Within one year of the Hague Congress, it became increasingly clear that old forms of leading the international workers’ movement through the General Council no longer reflected the needs of the movement. Marx wrote to Sorge:

“…As I view European conditions it is quite useful to let the formal organisation of the International recede into the background for the time being, but if possible not to relinquish control of the central point in New York so that no idiots may seize the leadership and discredit the whole business. Even and the inevitable development and complication of things will of themselves see to it that the International shall rise again improved in form. For the present it suffices not to let the connection with the most capable in the various countries slip altogether out of our hands…”

                       

HISTORICAL

CONTRIBUTION

Sorge followed this advice. Three years later, in mid-1876 the delegates at a conference called in Philadelphia by the General Council disbanded the  International Workingmen’s Association.
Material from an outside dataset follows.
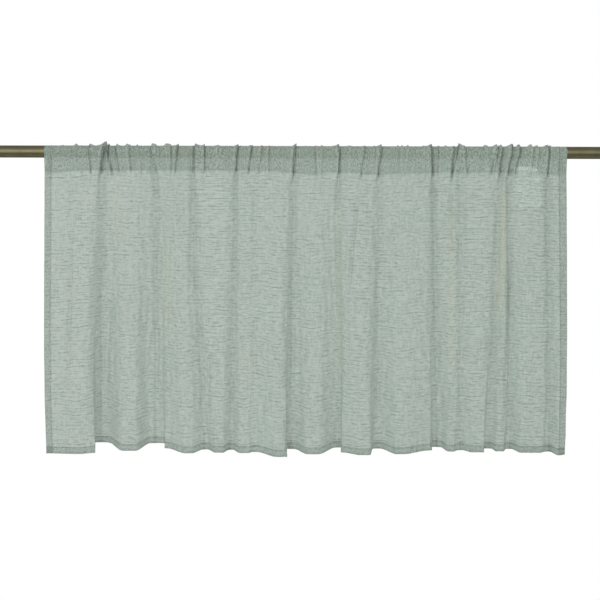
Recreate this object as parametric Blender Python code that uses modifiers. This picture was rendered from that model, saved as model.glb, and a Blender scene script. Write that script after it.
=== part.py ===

They addressed an appeal to the proletarians of all countries, in which they said: “We have disbanded the organisation of the International for reasons that grow out of the current political situation in Europe; but at the same time we see that the principles of organisation of the progressive worker in the whole civilised world are being recognised and defended….More suitable conditions will once again bring together the workers of all lands under a common banner of struggle, and then the cry will ring out even more powerfully: ‘Workers of the world, unite!’

In the ranks of the International, the best representatives of the international working class had learnt the principles of scientific Communism, especially the idea of proletarian internationalism, and gathered rich experiences in all vital questions of the class struggle. There in lies the historical contribution of the International Workingmen’s Association and its leaders—Marx and Engels.